The study, initiated and advised by Rada Mihalcea, the Janice M. Jenkins Collegiate Professor of Computer Science and Engineering, emphasizes the importance of including everyone in AI tools during a time when these tools are being widely deployed. However, the researchers found that a significant portion of the population, especially those in the lowest social income brackets, are not adequately reflected in these applications.
The CLIP AI model serves as a foundation for various applications, including the popular DALL-E image generator. When such models are trained with data that only represents a narrow view of the world, the resulting bias can propagate into downstream applications, further perpetuating inequalities in digital representation.
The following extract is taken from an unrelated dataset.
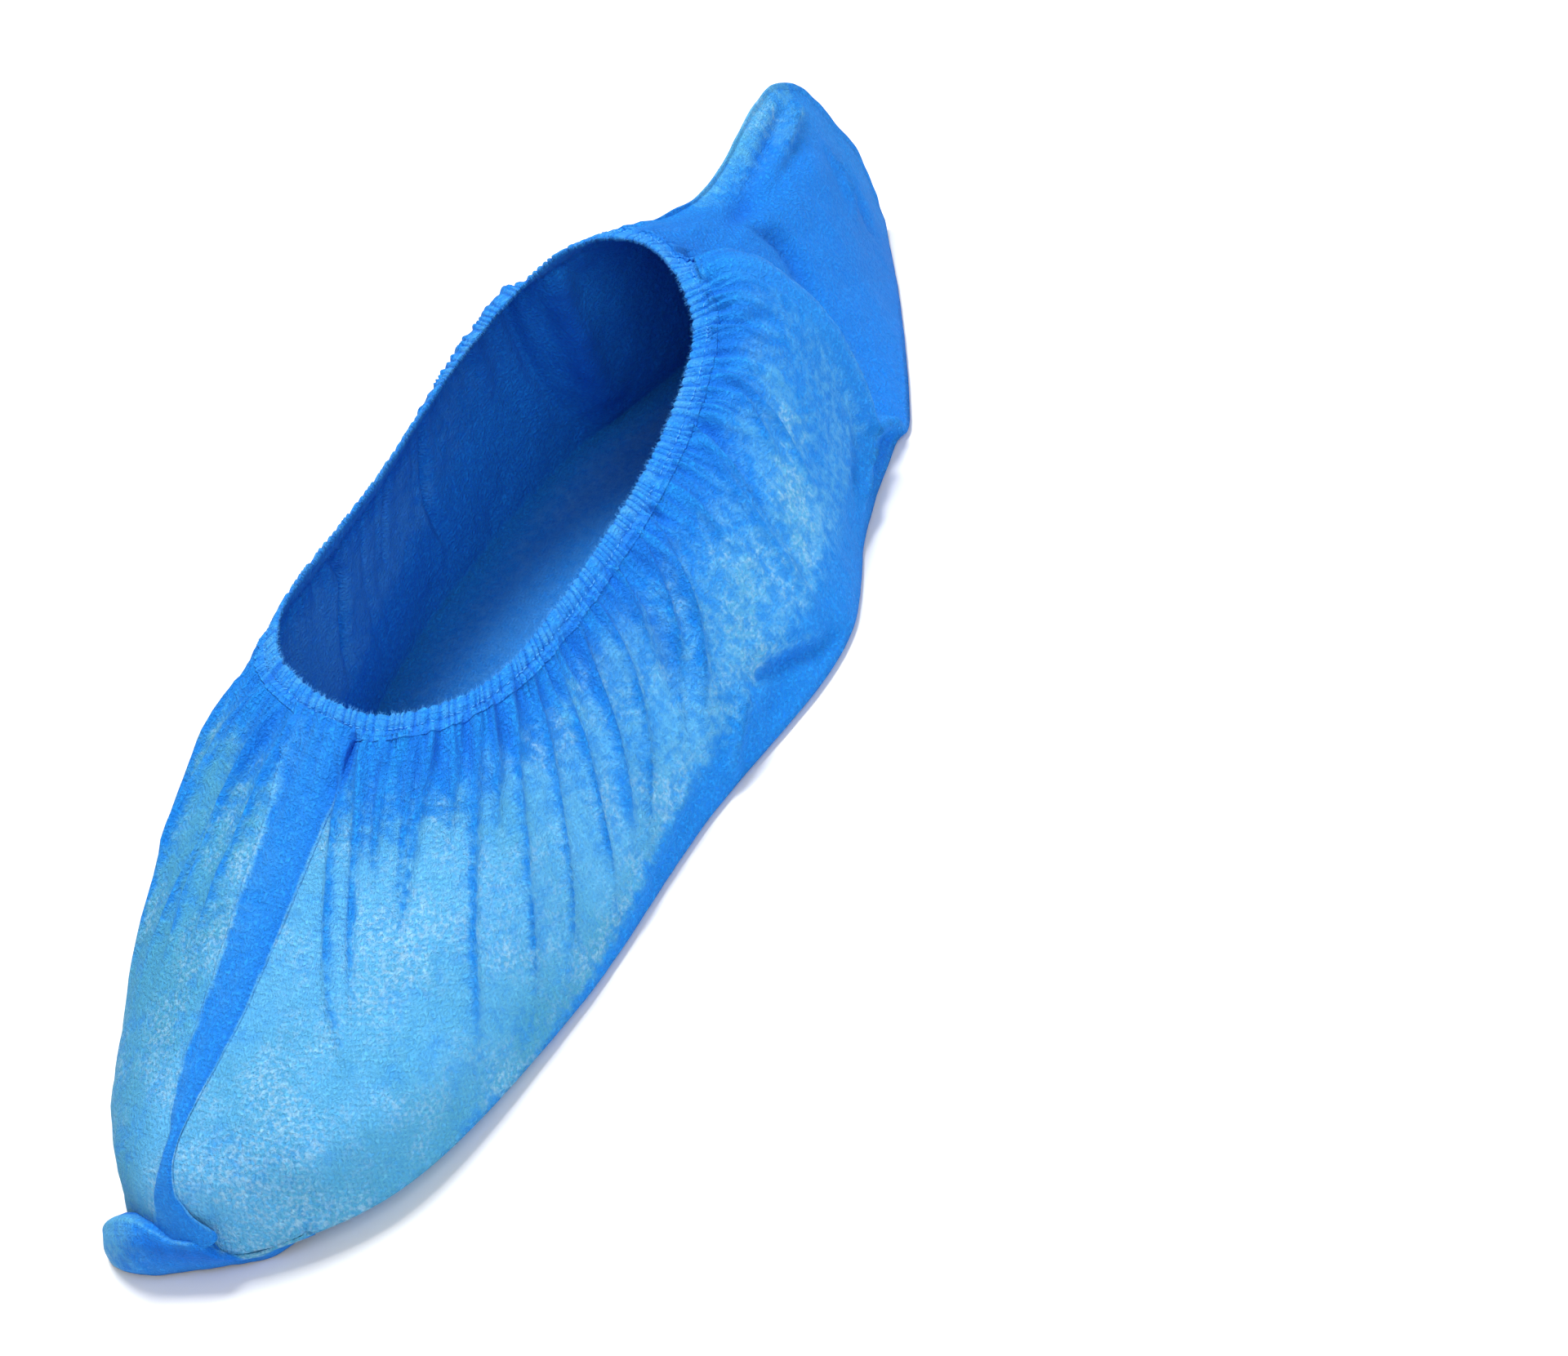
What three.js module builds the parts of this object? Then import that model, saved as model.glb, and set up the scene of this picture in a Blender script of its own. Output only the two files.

Joan Nwatu, a doctoral student in computer science and engineering and part of the research team, expressed concern over potential consequences, stating, If a software was using CLIP to screen images, it could exclude images from a lower-income or minority group instead of truly mislabeled images. It could sweep away all the diversity that a database curator worked hard to include.
To assess the bias in CLIP, the researchers evaluated its performance using Dollar Street, an image dataset encompassing diverse households across Africa, the Americas, Asia, and Europe. The dataset features over 38,000 images collected from households with monthly incomes ranging from $26 to nearly $20,000. These images depict everyday items and are manually annotated with relevant contextual topics.
CLIP generates a score to represent the compatibility between text and images. This score is utilized in downstream applications for tasks such as image flagging and labeling. The researchers found that CLIP consistently assigned higher scores to images from higher-income households compared to those from lower-income households. For example, images depicting electric lamps from wealthier households received higher scores than images featuring kerosene lamps from poorer households under the topic light source.
Geographic bias was also observed, with low-income African countries predominantly receiving lower CLIP scores. This bias could potentially lead to reduced diversity in large image datasets and result in the underrepresentation of low-income and non-Western households in CLIP-dependent applications.
Oana Ignat, a postdoctoral researcher in the same department, highlights the necessity of addressing this performance gap across demographics. Ignat remarks, Many AI models aim to achieve a ‘general understanding’ by utilizing English data from Western countries. However, our research shows this approach results in a considerable performance gap across demographics.
The researchers outline actionable steps for AI developers to cultivate more equitable AI models. Nwatu emphasizes the need for transparency, stating, The public should know what the AI was trained on so that they can make informed decisions when using a tool.
The study was financially supported by the John Templeton Foundation (#62256) and the U.S. Department of State (#STC10023GR0014). As AI technology continues to evolve and impact various aspects of society, addressing bias and striving for inclusivity become imperative in creating a more equitable digital landscape for all.